Energy as a Way of Life |
Wednesday Mar 05 2008
By Charles E. Smith | Bio
This is my personal journey, how I came from seeing organizations as static objects, to seeing them as interacting energy fields. It began six years ago, when I was the owner of a 16-person organization development and training firm. We helped companies with strategic visioning, culture change projects, coaching programs, and project effectiveness. I built the business from a $25.00-a-day practice in 1969 to over $2.5 million in annual revenues in 1993, with the promise of continued doubling in growth.
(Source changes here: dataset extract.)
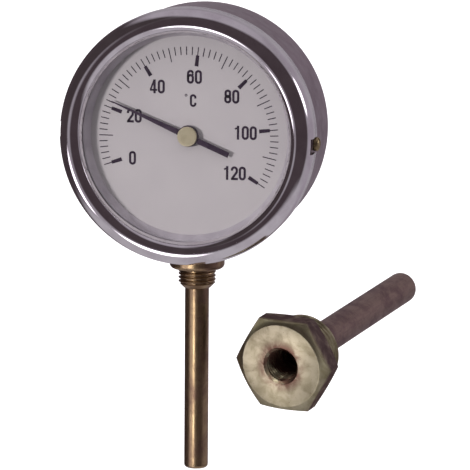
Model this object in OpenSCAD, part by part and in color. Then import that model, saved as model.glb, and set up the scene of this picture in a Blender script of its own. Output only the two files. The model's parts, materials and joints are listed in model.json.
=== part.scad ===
// Dial thermometer with a bottom stem, and the immersion pocket that it screws into.
//
// Millimetres, +Z up. The stem runs down the Z axis and the dial faces -Y. The
// origin is on the stem's axis at the underside of the collar, where the
// thermometer seals on the mouth of its pocket.
//
// Everything behind the bezel is drawn in the dial's own frame: X to the right,
// Y up and Z forward out of the dial, with its origin at the centre of the
// dial's printed face. The pocket is drawn along its own axis too, with its
// mouth at the origin and its tube running up +Z.

/* [Case] */
// Outside diameter of the cup
cup_od = 87; // [86:0.5:88]
// Sheet thickness of the cup
cup_wall = 0.8; // [0.6:0.1:1]
// Distance from the dial's face to the back of the cup
cup_back = 35.5; // [31:0.5:44]
// Radius of the cup's back edge
cup_edge_r = 4; // [3:0.5:6]

/* [Bezel] */
// Outside diameter of the bezel
bezel_od = 88.8; // [88.6:0.1:90]
// Diameter of the window inside the bezel's lip
window_d = 72.4; // [71:0.2:73]
// Sheet thickness of the bezel
bezel_wall = 0.7; // [0.5:0.1:0.7]
// How far the bezel's skirt reaches behind the dial's face
skirt_back = 2.5; // [1.5:0.5:3]
// Number of retaining screws around the skirt
bezel_screw_count = 2; // [2:1:4]

/* [Dial] */
// Distance from the stem's axis to the dial's face
dial_offset = 16; // [15:0.5:17]
// Height of the dial's centre above the collar's underside
dial_height = 49; // [48.5:0.5:50]
// Thickness of the dial plate
dial_t = 0.8; // [0.5:0.1:1]
// Diameter of the dial that is seen inside the spacer ring
dial_view_d = 69.2; // [66:0.2:70]
// How far the dial is turned from upright, clockwise
dial_turn = 6.2; // [0:0.1:8]
// Angle that the pointer sweeps from 0 to 120 degrees
scale_sweep = 231; // [220:1:240]
// Temperature that the pointer shows
reading = 22.1; // [0:0.1:120]

/* [Pointer] */
// Length of the blade from the arbor to its tip
blade_len = 29.2; // [26:0.2:30]
// Length of the tail from the arbor to its square end
tail_len = 15.6; // [12:0.2:18]
// Width of the tail
tail_w = 1.9; // [1.4:0.1:2.4]
// Diameter of the cap over the boss
cap_d = 6.8; // [6:0.1:7.2]

/* [Stem] */
// Outside diameter of the stem
stem_od = 8.5; // [8:0.1:9]
// Length of the stem below the collar
stem_len = 72; // [60:1:85]
// Outside diameter of the G1/4 thread
thread_od = 13.157; // [13.157:0.001:13.157]
// Length of the thread
thread_len = 7; // [6:0.5:9]
// Diameter of the collar
collar_od = 19.4; // [18:0.2:20]

/* [Pocket] */
// Width of the hexagon across its flats
hex_af = 32; // [30:1:34]
// Height of the hexagon
hex_h = 9.5; // [9:0.5:14]
// Outside diameter of the G3/4 thread on the neck
neck_od = 26.441; // [26.441:0.001:26.441]
// Length of the threaded neck
neck_len = 10.5; // [10:0.5:16]
// Outside diameter of the pocket's tube
tube_od = 11.6; // [11.4:0.1:12.6]
// Length of the pocket from its mouth to its closed end
pocket_len = 104; // [94:1:130]

/* [Hidden] */
$fn = 180;

eps = 0.01;
cup_r = cup_od / 2;
cup_in_r = cup_r - cup_wall;
bezel_r = bezel_od / 2;
window_r = window_d / 2;
stem_r = stem_od / 2;

// Bezel section: a small inner roll and a larger outer roll meet at the crest
inner_roll_r = 3.2;
outer_roll_r = bezel_r - window_r - inner_roll_r;
crest_r = window_r + inner_roll_r;
crest_z = 9.5;
lip_z = crest_z - inner_roll_r;
shoulder_z = crest_z - outer_roll_r;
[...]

I didn’t sleep very well during those
years. My company had several very talented, star-quality people whose
view of what the business should be doing was not the same as mine. I
would sell something for one million dollars, design it, do the first
piece of work, and it would be very successful in my own terms. Then
others would take over, supposedly to extend what had been started and
bring it to fulfillment throughout a client company. But that isn’t
what happened. My intention was that everything we did would be
brilliant, meaning that clients would come away from working with us
cooperating and working together toward the same future. And while a
lot of what went on was great, it did not meet my own standards of
brilliance. Some clients were very satisfied; others were satisfied
some of the time. But the experience over time was too harsh and
divisive for me.
I had also hired people to run the company
that had their own agenda and actually undermined my relationships with
many of the key employees. They wanted to turn it into the kind of
company they wanted, rather than what I wanted. So, the company was
going in many different directions and there were lots of disputes and
talking behind people’s backs. I became increasingly deflated and
didn’t have either the presence of mind or the courage to make a
radical change, to take the bull by the horns and make it into
something that I really wanted.
As my energy and inspiration
waned, the company was still successful, but became less and less
effective. I was the leader and without my inspiration, many things
began to fall apart. I began to get the idea that companies and people
succeed when they have a lot of energy, assuming they know what they
are doing, have talent, and have a good product or service to sell. And
they began to fail when they ran out of energy. At the time, this
wasn’t a clearly articulated thought, but a background awareness that
things were good when you felt great, when your personal and team
spirit was strong, and things didn’t work so well when team spirit and
personal energy was down.
I was lucky at that time to meet a
Native American Indian medicine man, Lorin Smith, on the Pomo
Reservation in northern California. He was a short, balding, chubby
fellow, with a very pleasant expression on his face and very
soft-spoken manner. I met him in a “round house,” an enormous round
building that he had built to do his work as the tribal healer. I had
no idea what that meant. I thought it had some remote association with
medical doctors.
I spent about two hours with him and asked questions. He talked about how hard it was to be a healer, how a healer heals himself or herself first, and that life really was all about energy. Life was all about maintaining, preserving, and increasing the energy you have. Life was all about gaining access to the infinite amount of energy that was available from the sun and the moon and the water and the stars and the wind and the earth. And that was what was most missing and most needed in the world—an improved relationship to one’s own energy and to the energy of others.
He told me his people call this energy by the name of “Weya”, and I found that Weya was pretty hard to define. It was everywhere. It was contained in all living and inanimate things. It seemed to have a spiritual quality, and he and his people sang songs about it and were always attending to their relationship with Weya, with energy. He taught that when one was in harmony with the energy, life worked. And when one ignored the energy, life didn’t work. I didn’t begin to understand what he was saying or where he was really coming from. But I knew, both from his words and the calm way he was being about it, that he was representing something I had not seen before: that living in a world in which my harmonious relationship with my own energy and the energy of others was possible. I saw that healing was getting energy to be where it was missing and needed.